Sexual abuse by a priest, deacon or a staff member or volunteer within the Orthodox Church should be reported first to local law enforcement. When you report, a witness may accompany you.

Neutralization or silencing tactics when clergy abuse is reported to the church administration causes further harm and trauma to the victim and the entire parish


For those who report clergy-sexual misconduct to the Church administration, another set of harms often takes place re-traumatizing the victim and compounding what they already endured from the clergy abuse.   
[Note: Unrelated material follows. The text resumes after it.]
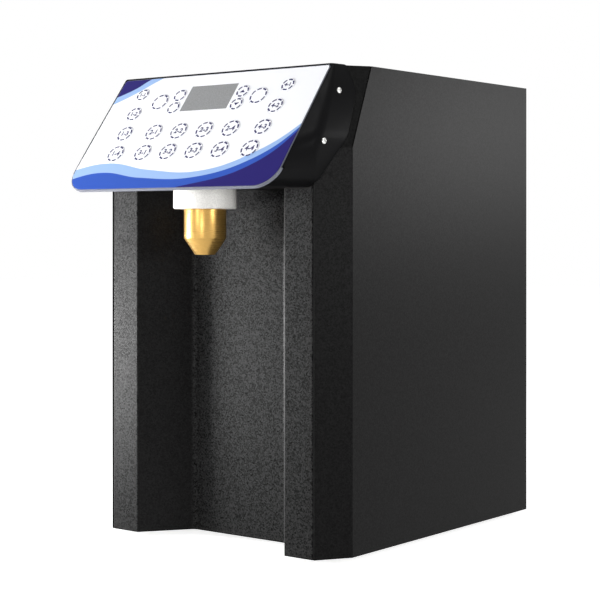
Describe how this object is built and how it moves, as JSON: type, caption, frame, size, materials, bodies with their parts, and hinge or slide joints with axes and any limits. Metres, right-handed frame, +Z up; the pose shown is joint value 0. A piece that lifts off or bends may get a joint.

It is important to differentiate the initial harm caused by the individual clergy from the harm caused by reporting to the Church. This latter harm is at the hands of the entire community and faith family within which survivors found their meaning and belonging. The lack of official validation by the victim's leadership and general community expressed as victim-blaming, is spiritually and psychologically crushing because the single perpetrator is the errant priest who misused his position of authority violating his clergy vows, marital vows, and the victim.  

Victims who report clergy abuse to the Church can face any of the following neutralization or silencing tactics against them. The more classic method of "not rocking the boat" to the extreme coercive control and intimidation tactics. These tactics have been well studied (de Weger 2022) as well as experienced by many Orthodox Christians who have reported clergy abuse. 

You may wish to speak with a victim advocate who is trained in sexual abuse and/or clergy abuse before making a police report. Examples include:


(a) RAINN -

(b) Hope of Survivors -

(c) HelpHer -   

Because of the unequal power between a clergyman and a parishioner there can be "no consent". Therefore, any sexualized touch in this circumstance is sexual assault. It is most appropriate to make a police report first. If you choose to report the abuse to church administration be aware that independent, third-party investigations are the gold standard for abuse reporting. This means that the abuse is both reported to a third party and investigated by a third party comprised of trained personnel in clergy abuse. In the absence of this level of training, victims are often further harmed during a church reporting process that makes them relive the trauma by sharing intimate, painful details of abuse with no assurance that it is understood. This can hinder healing and cause additional trauma. 


A useful investigation comparison chart can be found on the GRACE website. We are currently unaware of any Orthodox churches following this gold standard for investigations and cannot recommend making a report to a church as a first step.

You can have someone accompany you to make the report and can request an interview with a detective of the same gender--it does not hurt to ask.  Bring any evidence with you, including text messages, gifts, photos, or even a timeline.  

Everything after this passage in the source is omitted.